The Marlins became the first Wild Card entrant to claim a title in 1997. Five years later a second Wild Card turned World Series champion was guaranteed when the best second place team in both leagues advanced to the Fall Classic, with the Angels beating the Giants in seven games. That was the first of three straight Series going to a Wild Card and six consecutive years in which one made it to October’s final round. The success rate led to the suggestion that teams that were making it into the postseason without even winning their division were not being penalized sufficiently for their regular season shortcomings. Along with a desire to bring more franchises into the late season playoff chase mix, this in turn resulted in 2012’s introduction of a second Wild Card in each league, with the two best second place squads engaging in a one game play-in game for the right to advance to the Division Series.
Mutual elimination games are obviously possible in a multi-game series, but most of the time a winner is crowned before the maximum number of contests is reached. Since the advent of the second Wild Card there have been thirty-five multi-game series in the three playoff rounds, with just thirteen, or less than forty percent, going the distance. Ten of the thirteen have been in the best-of-five Division Series. In the longer best-of-seven series, only the 2012 NLCS and the 2014 and 2016 World Series have been stretched to a Game Seven.
In that same period fans have seen St. Louis spot Atlanta a pair of runs in 2012 before rallying to win the first National League play-in game 6-3. As the first Wild Card the luckless Pittsburgh Pirates had home field three years running. But after easily handling the Reds 6-2 in 2013, Pittsburgh’s batters managed just nine hits and not a single run in the next two Wild Card games combined, losing 8-0 to the Giants in 2014 and 4-0 to the Cubs one year later. The Giants prevailed again on the road in last year’s NL Wild Card, breaking a scoreless tie with three 9th inning runs to silence a full house of Mets fans at Citi Field.
The American League has seen Houston’s Dallas Keuchel dominate the Yankees in the Bronx in 2015, just one of several reminders that in any single game home field may not prove that much of an advantage. In the ten play-in games prior to this year, the visiting team won seven. That trend started in the very first year, when the Cardinals won on the road and Tampa Bay shut out Cleveland at Progressive Field, after surviving a one-game playoff against Texas, needed when the Rays and Rangers finished tied for the second Wild Card spot.
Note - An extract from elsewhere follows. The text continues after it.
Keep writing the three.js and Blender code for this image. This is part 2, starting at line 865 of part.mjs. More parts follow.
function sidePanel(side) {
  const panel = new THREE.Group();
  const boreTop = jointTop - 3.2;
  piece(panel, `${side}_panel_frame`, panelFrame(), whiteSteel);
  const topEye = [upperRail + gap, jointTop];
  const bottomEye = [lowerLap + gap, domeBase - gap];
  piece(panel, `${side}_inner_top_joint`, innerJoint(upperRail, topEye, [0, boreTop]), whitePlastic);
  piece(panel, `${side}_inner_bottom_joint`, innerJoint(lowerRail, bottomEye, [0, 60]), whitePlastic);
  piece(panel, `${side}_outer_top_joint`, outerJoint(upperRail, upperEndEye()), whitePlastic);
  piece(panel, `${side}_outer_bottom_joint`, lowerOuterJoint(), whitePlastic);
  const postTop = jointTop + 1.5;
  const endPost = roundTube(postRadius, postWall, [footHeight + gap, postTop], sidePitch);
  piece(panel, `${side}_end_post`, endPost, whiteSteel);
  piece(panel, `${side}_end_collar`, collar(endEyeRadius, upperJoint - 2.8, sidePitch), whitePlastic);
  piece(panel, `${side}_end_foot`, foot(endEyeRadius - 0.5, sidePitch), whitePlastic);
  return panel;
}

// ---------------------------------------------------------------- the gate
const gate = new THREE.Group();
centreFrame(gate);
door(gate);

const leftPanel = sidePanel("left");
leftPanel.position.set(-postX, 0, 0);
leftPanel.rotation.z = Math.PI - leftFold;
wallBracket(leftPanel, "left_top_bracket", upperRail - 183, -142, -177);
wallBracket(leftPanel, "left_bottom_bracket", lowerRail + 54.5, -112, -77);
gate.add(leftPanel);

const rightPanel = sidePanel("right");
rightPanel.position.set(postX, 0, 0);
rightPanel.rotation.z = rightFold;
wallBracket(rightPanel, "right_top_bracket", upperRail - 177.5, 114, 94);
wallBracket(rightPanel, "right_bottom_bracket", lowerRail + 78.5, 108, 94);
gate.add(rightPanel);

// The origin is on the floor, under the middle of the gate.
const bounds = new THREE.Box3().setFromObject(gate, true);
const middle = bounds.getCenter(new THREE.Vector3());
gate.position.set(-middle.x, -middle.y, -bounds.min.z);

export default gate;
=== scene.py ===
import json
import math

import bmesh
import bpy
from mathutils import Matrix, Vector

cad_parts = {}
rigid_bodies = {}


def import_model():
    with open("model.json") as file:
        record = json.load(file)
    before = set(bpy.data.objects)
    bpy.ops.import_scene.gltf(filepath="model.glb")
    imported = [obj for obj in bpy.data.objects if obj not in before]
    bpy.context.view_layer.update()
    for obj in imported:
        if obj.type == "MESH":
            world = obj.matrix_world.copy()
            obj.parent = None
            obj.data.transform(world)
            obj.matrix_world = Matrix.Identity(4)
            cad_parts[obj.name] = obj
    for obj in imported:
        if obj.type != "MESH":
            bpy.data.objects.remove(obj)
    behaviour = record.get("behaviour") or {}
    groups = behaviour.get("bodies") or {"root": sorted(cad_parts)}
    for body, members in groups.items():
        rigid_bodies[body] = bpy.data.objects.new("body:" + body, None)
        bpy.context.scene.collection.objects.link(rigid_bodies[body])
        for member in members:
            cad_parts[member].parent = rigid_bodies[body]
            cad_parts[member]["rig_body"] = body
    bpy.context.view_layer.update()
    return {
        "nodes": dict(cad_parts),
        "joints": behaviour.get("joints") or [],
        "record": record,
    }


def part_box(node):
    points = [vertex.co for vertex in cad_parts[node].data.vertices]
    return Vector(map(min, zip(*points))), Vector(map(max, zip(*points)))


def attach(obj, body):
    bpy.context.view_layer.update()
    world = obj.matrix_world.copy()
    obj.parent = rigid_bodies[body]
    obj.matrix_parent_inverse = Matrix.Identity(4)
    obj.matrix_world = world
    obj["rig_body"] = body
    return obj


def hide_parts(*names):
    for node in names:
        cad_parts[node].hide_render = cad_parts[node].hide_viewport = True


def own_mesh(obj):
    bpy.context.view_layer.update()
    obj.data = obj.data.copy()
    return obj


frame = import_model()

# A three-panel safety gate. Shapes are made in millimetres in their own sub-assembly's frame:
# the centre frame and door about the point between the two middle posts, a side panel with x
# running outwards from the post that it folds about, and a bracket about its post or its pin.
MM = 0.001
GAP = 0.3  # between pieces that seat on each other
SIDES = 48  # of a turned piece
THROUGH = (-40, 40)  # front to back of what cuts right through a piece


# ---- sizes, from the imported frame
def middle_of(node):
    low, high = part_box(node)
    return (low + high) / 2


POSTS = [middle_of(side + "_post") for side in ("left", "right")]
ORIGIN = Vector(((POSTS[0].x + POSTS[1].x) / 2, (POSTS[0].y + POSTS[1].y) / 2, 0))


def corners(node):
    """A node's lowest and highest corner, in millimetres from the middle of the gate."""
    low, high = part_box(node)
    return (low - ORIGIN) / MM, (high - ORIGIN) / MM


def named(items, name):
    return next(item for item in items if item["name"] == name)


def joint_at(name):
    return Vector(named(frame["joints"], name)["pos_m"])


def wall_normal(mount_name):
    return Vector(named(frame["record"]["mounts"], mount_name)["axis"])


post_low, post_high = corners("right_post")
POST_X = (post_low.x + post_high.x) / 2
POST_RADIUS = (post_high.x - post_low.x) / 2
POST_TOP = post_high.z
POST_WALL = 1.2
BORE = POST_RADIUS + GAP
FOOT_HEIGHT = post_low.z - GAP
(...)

The most dramatic victory by a home team prior to this year was in 2014, when the Kansas City Royals came to bat in the bottom of the 8th trailing Oakland 7-3, just six outs from the end of their season. But the home squad plated three in the 8th and one more in the 9th to force extra innings. The A’s reclaimed the lead in the top of the 12th, only to have the Royals respond with two of their own for the victory. Catcher Salvador Perez struck the decisive blow, a single to left that brought Christian Colon home from second with the winning run.
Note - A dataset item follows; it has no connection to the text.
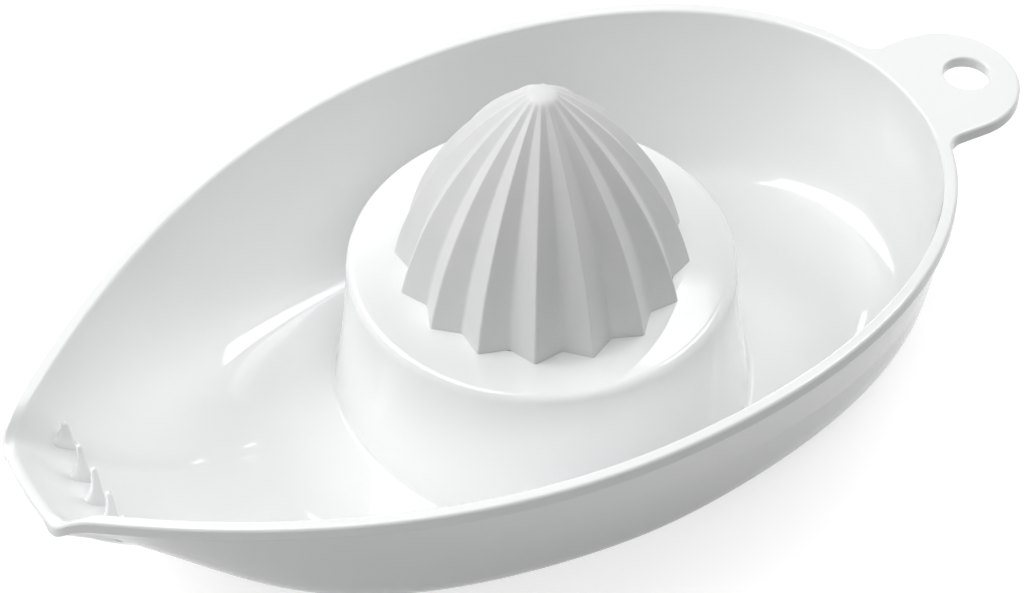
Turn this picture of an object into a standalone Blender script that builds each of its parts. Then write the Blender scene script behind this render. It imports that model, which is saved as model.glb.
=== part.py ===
"""Plastic citrus juicer: a boat-shaped dish with a fluted reamer snapped into its raised collar.

Metres, +Z up. The dish stands on z = 0 with its spout towards -X and its hanging tab towards +X.
Run with: blender --background --python part.py
"""
from math import asin, atan2, cos, hypot, pi, radians, sin, sqrt, tan

import bmesh
import bpy
from mathutils import Vector

# Dish, seen from above: distances from the reamer's axis to the outer edge of the lip
HANDLE_REACH = 0.0859
SPOUT_REACH = 0.1095
RIM_HALF_WIDTH = 0.0592
RIM_WIDEST_X = -0.0019
RIM_FULLNESS = 2.12
SPOUT_HALF_WIDTH = 0.0122
SPOUT_BOW = 0.0008
SPOUT_CORNER = 0.0022
SPOUT_FLARE = radians(41.5)
SIDE_PULL = 0.0400
SPOUT_PULL = 0.0395

# Dish, seen from the side
COLLAR_HEIGHT = 0.0360
RIM_CREST_ABOVE_COLLAR = 0.0051
RIM_CREST_X = 0.0426
RIM_SAG_RADIUS = 1.374
SPOUT_DROOP = 0.0031
SPOUT_DROOP_RUN = 0.0058
WALL = 0.0018

# Lip round the rim, thinned to a pouring edge across the spout's end
LIP_WIDTH = 0.0027
LIP_HEIGHT = 0.0029
LIP_ROUND = 0.0007
LIP_UNDER_ROUND = 0.0003
POUR_EDGE_HEIGHT = 0.0012
POUR_EDGE_FALL = 0.0016
POUR_EDGE_RUN = 0.0020

# How far the walls run in from the rim to the floor's outline, and how tightly they turn there
HANDLE_WALL_RUN = 0.0036
SPOUT_WALL_RUN = 0.0252
SIDE_WALL_RUN = 0.0148
FLOOR_FULLNESS = 2.34
SPOUT_FLOOR_FULLNESS = 3.15
FLOOR_SHOULDER = 0.0012
FLOOR_SLOPE = radians(4.5)
FOOT_RING_DRAFT = 0.0004
TIGHTNESS_AT_HANDLE = 4.0
TIGHTNESS_AT_SIDES = 3.4
TIGHTNESS_AT_SPOUT = 1.15
HULL_TOP_SHARE = 0.1

# Collar under the reamer
COLLAR_MARGIN = 0.0093
COLLAR_ROUND = 0.0018
SKIRT_SPREAD = 0.0037
SKIRT_HOLLOW = 0.0010
COLLAR_PLATE = 0.0022

# Hanging tab
TAB_LENGTH = 0.0217
TAB_TILT = radians(3.0)
TAB_HALF_WIDTH = 0.0148
TAB_THICKNESS = 0.0028
TAB_FILLET = 0.0045
TAB_EDGE_ROUND = 0.0007
HANG_HOLE_RADIUS = 0.0047
HANG_HOLE_FROM_TIP = 0.0099

# Pip teeth in the spout
TOOTH_COUNT = 5
TOOTH_PITCH = 0.0066
TOOTH_SETBACK = 0.0146
TOOTH_BELOW_RIM = 0.0071
TOOTH_FRONT_SLOPE = 0.0010
TOOTH_THICKNESS = 0.0017
TOOTH_TIP_THICKNESS = 0.0010
TOOTH_TOP_LENGTH = 0.0011
TOOTH_FOOT_LENGTH = 0.0033
TOOTH_ROUND = 0.0004

# Reamer
RIDGE_COUNT = 16
RIDGE_RADIUS = 0.0285
RIDGE_TURN = radians(148.3)
VALLEY_DEPTH = 0.0030
RIDGE_LAND = 0.0005
VALLEY_LAND = 0.0006
VALLEY_FADE = 1.15
REAMER_HEIGHT = 0.0430
RIDGE_ARC_RADIUS = 0.0750
NUB_RADIUS = 0.0033
NUB_RISE = 0.0009
REAMER_WALL = 0.0015
HOLLOW_SHARE = 0.92

# Snap fit of the reamer in the collar
CLEARANCE = 0.0003
SEAT_LEDGE = 0.0010
SPIGOT_WALL = 0.0018
SNAP_COUNT = 4
SNAP_WIDTH = 0.0080
SNAP_CATCH = 0.0012
SNAP_HEIGHT = 0.0022
SNAP_EDGE = 0.0007
KEY_COUNT = 4
KEY_WIDTH = 0.0030
KEY_DEPTH = 0.0010

# Facets and shading
SHARP_ANGLE = radians(32)
HANDLE_STEPS = 18
SIDE_STEPS = 21
CORNER_STEPS = 3
NOSE_STEPS = 5
WALL_STEPS = 10
HULL_STEPS = 8
SKIRT_STEPS = 4
LINING_STEPS = 3
ROUND_STEPS = 2
COLLAR_ROUND_STEPS = 3
FILLET_STEPS = 5
TAB_END_STEPS = 10
SWEEP_STEPS = 5
SECTOR_STEPS = 4
REAMER_STEPS = 13
HOLLOW_STEPS = 9
NUB_STEPS = 2
HOLE_STEPS = 32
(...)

This year’s contests were especially worthy of the title “wild.” In the Bronx on Tuesday night, the Stadium went from raucous to funereal and back in the space of a very long 1st inning. Yankee fans roared with approval when ace Luis Severino took the mound, only to sit in stunned silence when he allowed a leadoff home run by Minnesota’s Brian Dozier, and a two-run shot by Eddie Rosario just three batters later. A single and a double followed, prompting New York manager Joe Girardi to go to his bullpen with just one out in the 1st inning.
But reliever Chad Green slammed to door on the Twins with a pair of strikeouts, and then New York evened the score in the bottom of the frame, with shortstop Didi Gregorius stroking a three-run homer to right after Brett Gardner led off with a walk and Aaron Judge followed with a single. Green, David Robertson, Tommy Kahnle and Aroldis Chapman combined for twenty-six outs from the Yankees bullpen, while Gardner and Judge both homered as New York pulled away from Minnesota 8-4.
One night later and more than 2,000 miles to the west, the Arizona Diamondbacks jumped on the Colorado Rockies early, scoring three in the 1st, one in the 2nd and two more in the 3rd to take a commanding lead. But the Rockies refused to go quietly, finally getting to Arizona starter Zack Greinke in the 4th inning. As fans in Phoenix nervously cheered on their heroes, Colorado twice closed to within a run, at 6-5 and 8-7. Finally, in the bottom of the 8th center fielder A. J. Pollock plated two with Arizona’s fourth triple of the game, sealing the win for the Diamondbacks.
There are plenty of baseball people who don’t like the play-in game. They lobby for a best-of-three and cite, with good reason, not just tradition but the random nature of the Great Game. For all that has gone before, a season could be undone by a single fluky play in a game that is win or go home. But the reality of the schedule is that short of having the World Series compete with the Macy’s Thanksgiving Day parade, this contest is here to stay. And with plenty of drama and tension on every pitch, the Wild Card play-in game makes for an electric start to the Great Game’s postseason.